La troupe de Dalweyzé était composée des hommes et des jeunes filles. « Dès que les éléments de la troupe de ma maman vinrent à la maison, ils me trouvèrent à la porte d’entrée. Certaines d’entre qu’elles me donnèrent de l’argent, soit 50 F ou 100 FCFA. Toutefois, lorsqu’elle Dalweyzé demanda aux jeunes filles de sa troupe si elles ont eu la fuite sur la chanson avec Tawaye que je suis, celles-ci répondirent non », a expliqué Adamou Ali dit Lantcho. Par ailleurs, il faut relever que dans le cadre de la production des ballets, la cantatrice voyagea dans les villages reculés de Ouallam pour la recherche des informations. « Ces dernières sont minutieusement traitées par ma maman (Dalweyzé) à son retour pour avoir une chanson complète. C’est ainsi qu’elle appela les éléments de sa troupe pour la répétition. Celle-ci peut prendre banalement 10 jours », se rappelle-t-il avant d’ajouter que Dalweyzé n’à jamais copier la chanson de quelqu’un. Une fois que les jeunes filles maitrisent la chanson, il appartenait aux hommes de la troupe de réfléchir sur la danse, le rythme et les instruments de musique qui convenaient. Le fonctionnement de la troupe Dalweyzé obéissait à une division sérieuse du travail.

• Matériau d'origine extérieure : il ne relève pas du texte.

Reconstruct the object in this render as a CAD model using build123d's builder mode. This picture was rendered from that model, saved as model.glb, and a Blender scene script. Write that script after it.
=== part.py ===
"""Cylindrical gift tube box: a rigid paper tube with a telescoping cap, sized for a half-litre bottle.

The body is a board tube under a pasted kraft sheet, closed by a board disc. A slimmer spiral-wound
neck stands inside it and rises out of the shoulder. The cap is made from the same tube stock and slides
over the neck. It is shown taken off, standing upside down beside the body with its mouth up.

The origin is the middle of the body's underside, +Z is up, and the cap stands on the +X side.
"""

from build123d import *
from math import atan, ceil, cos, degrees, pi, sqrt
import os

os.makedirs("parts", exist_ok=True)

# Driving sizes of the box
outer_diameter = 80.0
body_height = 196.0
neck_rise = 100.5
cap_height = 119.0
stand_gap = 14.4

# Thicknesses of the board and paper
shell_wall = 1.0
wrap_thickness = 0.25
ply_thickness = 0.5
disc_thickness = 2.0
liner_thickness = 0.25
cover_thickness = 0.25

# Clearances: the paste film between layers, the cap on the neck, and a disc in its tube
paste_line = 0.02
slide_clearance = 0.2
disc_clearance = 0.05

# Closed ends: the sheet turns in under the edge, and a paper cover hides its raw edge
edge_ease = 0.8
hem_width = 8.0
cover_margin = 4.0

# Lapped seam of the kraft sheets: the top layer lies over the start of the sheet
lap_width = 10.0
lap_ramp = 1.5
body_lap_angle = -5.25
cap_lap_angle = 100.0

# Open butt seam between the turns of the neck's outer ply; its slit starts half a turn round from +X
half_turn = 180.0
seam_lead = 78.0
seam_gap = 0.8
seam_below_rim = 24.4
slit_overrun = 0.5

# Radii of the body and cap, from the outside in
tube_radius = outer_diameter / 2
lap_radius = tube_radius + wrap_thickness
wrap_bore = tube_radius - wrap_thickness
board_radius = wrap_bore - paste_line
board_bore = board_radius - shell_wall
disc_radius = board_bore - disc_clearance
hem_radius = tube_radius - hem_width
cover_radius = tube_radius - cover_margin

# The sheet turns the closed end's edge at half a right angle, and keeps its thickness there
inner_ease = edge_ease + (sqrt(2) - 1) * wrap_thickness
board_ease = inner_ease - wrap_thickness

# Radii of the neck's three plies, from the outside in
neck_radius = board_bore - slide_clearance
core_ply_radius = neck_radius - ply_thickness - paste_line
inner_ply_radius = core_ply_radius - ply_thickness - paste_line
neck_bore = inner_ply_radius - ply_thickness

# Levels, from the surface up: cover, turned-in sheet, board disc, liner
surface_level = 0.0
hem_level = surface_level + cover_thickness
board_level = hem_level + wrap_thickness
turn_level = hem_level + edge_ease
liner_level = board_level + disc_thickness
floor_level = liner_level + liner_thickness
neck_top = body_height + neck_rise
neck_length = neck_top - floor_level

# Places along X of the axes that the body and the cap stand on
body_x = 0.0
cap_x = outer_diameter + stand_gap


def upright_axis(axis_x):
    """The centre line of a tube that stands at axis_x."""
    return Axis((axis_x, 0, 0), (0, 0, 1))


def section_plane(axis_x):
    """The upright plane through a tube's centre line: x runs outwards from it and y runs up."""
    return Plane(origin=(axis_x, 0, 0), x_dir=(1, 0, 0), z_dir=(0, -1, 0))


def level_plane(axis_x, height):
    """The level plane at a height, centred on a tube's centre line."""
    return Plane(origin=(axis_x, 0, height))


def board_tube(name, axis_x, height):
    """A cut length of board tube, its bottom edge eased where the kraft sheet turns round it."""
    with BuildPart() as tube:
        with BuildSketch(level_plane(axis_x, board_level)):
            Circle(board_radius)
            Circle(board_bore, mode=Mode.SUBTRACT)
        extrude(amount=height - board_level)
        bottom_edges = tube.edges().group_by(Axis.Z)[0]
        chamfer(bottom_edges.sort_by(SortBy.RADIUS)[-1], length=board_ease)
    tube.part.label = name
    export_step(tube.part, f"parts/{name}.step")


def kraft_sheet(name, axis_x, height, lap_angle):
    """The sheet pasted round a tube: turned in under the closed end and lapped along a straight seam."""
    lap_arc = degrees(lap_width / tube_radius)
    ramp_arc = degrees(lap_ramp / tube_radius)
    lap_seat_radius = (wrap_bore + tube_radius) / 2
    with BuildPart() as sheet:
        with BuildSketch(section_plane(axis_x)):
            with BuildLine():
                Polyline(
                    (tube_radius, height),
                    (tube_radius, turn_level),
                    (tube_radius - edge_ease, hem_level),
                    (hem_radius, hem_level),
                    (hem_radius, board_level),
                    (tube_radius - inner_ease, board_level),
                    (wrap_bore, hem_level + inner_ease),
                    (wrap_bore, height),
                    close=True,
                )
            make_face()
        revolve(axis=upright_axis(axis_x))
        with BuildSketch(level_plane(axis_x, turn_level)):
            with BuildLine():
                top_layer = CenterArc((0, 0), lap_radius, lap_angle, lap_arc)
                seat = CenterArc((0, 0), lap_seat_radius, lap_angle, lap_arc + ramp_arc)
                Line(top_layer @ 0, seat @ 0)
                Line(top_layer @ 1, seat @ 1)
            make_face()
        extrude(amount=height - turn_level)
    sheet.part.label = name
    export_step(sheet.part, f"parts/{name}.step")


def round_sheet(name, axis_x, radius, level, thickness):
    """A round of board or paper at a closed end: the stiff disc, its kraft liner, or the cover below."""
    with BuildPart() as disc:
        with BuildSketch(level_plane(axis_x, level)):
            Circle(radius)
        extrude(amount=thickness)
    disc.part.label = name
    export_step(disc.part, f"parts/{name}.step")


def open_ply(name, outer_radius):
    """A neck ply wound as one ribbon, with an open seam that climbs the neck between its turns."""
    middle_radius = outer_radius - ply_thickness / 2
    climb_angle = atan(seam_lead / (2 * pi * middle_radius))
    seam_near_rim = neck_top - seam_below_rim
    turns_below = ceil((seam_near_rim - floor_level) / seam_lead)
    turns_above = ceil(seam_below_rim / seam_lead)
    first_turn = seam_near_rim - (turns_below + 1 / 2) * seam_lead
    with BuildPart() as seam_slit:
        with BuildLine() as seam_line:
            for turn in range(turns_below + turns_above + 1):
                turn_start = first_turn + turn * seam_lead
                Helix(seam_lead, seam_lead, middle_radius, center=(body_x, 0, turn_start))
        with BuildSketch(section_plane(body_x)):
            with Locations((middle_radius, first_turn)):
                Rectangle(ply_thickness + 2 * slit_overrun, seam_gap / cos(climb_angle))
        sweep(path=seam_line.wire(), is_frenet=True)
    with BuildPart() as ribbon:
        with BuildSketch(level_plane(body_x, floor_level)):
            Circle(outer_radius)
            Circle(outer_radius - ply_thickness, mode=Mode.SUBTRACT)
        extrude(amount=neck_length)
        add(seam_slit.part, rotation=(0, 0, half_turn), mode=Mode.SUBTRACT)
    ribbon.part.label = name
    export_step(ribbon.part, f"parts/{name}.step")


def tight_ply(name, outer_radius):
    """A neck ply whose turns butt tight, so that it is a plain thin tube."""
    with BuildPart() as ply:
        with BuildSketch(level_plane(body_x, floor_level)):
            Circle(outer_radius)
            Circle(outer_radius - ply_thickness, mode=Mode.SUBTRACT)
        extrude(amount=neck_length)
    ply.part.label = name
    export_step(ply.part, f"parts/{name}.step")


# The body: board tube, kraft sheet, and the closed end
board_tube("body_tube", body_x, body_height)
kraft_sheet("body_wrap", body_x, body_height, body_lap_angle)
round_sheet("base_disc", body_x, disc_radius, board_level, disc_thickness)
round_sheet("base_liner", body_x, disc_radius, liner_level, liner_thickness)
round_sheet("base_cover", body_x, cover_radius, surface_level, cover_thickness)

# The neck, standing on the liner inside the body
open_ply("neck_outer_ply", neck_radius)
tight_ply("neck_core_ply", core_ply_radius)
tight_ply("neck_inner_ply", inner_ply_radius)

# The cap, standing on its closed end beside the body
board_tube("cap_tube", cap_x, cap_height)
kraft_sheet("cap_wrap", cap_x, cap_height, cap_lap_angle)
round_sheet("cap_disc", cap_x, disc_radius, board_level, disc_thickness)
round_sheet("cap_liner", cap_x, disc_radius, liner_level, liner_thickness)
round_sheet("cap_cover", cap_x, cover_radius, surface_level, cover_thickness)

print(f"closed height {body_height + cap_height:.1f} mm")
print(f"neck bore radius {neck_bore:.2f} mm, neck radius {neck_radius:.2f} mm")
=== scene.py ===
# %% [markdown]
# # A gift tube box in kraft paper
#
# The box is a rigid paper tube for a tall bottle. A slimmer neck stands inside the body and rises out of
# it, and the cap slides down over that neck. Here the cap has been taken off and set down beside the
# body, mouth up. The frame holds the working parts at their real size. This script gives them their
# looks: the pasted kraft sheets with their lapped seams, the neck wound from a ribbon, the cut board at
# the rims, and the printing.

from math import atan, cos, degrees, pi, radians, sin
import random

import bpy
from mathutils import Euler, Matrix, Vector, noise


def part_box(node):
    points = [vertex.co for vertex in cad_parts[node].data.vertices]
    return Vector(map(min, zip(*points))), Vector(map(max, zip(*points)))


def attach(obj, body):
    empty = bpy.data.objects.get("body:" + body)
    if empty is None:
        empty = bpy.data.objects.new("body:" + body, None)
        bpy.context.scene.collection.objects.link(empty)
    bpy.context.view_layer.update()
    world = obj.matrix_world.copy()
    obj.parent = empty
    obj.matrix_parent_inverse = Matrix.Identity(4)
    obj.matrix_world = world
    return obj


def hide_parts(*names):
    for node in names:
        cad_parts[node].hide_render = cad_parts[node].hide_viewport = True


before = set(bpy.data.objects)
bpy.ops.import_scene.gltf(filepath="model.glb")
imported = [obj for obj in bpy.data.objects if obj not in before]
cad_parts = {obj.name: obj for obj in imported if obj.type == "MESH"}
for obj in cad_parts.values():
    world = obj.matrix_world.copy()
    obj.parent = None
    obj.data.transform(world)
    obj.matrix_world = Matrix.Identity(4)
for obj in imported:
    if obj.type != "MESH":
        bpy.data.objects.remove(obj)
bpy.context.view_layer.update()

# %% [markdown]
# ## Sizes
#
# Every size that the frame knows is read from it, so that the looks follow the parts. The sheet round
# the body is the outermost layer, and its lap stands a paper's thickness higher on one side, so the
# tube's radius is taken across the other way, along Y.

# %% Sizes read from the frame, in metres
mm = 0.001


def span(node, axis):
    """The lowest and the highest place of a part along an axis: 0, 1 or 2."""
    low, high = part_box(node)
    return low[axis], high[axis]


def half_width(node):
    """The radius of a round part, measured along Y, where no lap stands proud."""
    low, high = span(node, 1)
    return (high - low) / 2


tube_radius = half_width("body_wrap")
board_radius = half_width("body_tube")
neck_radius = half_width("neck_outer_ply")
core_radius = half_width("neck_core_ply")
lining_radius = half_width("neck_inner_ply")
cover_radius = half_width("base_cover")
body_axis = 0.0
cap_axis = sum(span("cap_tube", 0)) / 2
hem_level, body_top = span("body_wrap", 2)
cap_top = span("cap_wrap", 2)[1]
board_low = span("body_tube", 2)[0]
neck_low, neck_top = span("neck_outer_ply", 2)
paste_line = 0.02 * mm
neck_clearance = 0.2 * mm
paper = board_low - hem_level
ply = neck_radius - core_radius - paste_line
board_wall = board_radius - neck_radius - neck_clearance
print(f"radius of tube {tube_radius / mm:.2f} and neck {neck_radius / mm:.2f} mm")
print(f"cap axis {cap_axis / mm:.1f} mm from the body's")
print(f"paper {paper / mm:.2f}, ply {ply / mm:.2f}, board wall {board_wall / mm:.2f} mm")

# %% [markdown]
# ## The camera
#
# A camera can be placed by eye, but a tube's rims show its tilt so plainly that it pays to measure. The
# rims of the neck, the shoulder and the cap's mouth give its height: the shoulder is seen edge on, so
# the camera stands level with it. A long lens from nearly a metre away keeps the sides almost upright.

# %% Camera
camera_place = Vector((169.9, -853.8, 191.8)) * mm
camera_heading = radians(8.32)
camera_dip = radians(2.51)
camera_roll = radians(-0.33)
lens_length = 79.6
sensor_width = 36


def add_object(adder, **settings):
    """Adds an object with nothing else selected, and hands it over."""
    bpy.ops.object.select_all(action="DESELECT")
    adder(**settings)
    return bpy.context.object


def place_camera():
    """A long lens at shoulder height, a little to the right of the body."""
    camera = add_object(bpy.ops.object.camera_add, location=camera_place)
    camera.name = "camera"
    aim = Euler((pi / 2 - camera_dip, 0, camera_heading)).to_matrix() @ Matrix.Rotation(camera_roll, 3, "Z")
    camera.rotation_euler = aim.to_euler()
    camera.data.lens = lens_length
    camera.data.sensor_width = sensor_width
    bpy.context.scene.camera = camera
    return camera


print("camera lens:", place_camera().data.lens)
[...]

Dans le cadre du festival de la jeunesse, la région de Tillabéry était considérée comme étant un reversoir de la culture. La diversité de la production culturelle était extraordinaire. C’est à cette époque que le public nigérien découvrit la voie féminine de Dalweyzé. La région de Tillabéry et celle de Dosso raflaient les premiers prix en ballet. La voix de la cantatrice Dalweyzé ressemblait à celle de Laktamtala de Gaya et vice versa. « Aujourd’hui, il n’y a pas de création dans le domaine de la culture. Les anciens de la culture sont partis. Ceux qui produisent actuellement ne font que du copier et coller. Or, il n’existe pas un pays en Afrique noire qui peut dépasser le Niger en matière de Culture », estime Adamou Ali dit Lantcho.
Evoquant la production culturelle de sa maman (Dalweyzé), M. Adamou Ali précise que les titres phares des chansons de la cantatrice sont entre autres : la célèbre chanson « Meniyatou » (la gazelle) qui a été réalisée au bord de la mare de Tinga ; «Bourya Tawaye hin Ka » réalisé à Guessé qui évoque l’histoire de deux jumeaux ; « Zongo Marie » qui relate les histoires de possessions (folley) réalisée à Simiri ; « Mariama Balley » à Tondikiwindi ; « Kambou Tchan-gnwo » réalisée dans la zone de Taroum et Tizegorou évoquant l’histoire d’un chasseur; «Zorgo et Kizamou » ; « Mali Bero » ; «Doumbo-barizé » etc. Toutes ces productions ont fait l’objet d’un travail de recherche et de fouille dans plusieurs villages du département de Ouallam.
« Nous constatons malheureusement qu’au Niger, la culture est délaissée totalement aussi bien par la jeunesse que par les pouvoirs publics. En outre, faire avancer la culture de son pays est un acte patriotique. Nous devons revenir sur nos traditions, mœurs, coutumes et us pour un véritable développement endogène. Il est illusoire de prétendre à un développement harmonieux sans revisiter nos valeurs socioculturelles », a souligné M. Adamou Ali, ajoutant qu’il est capable de prendre la relève de sa maman. Mais faute de moyens, Adamou Ali n’arrive pas à mettre en place une troupe. Il continue tout de même à chercher des appuis dans le cadre de son projet.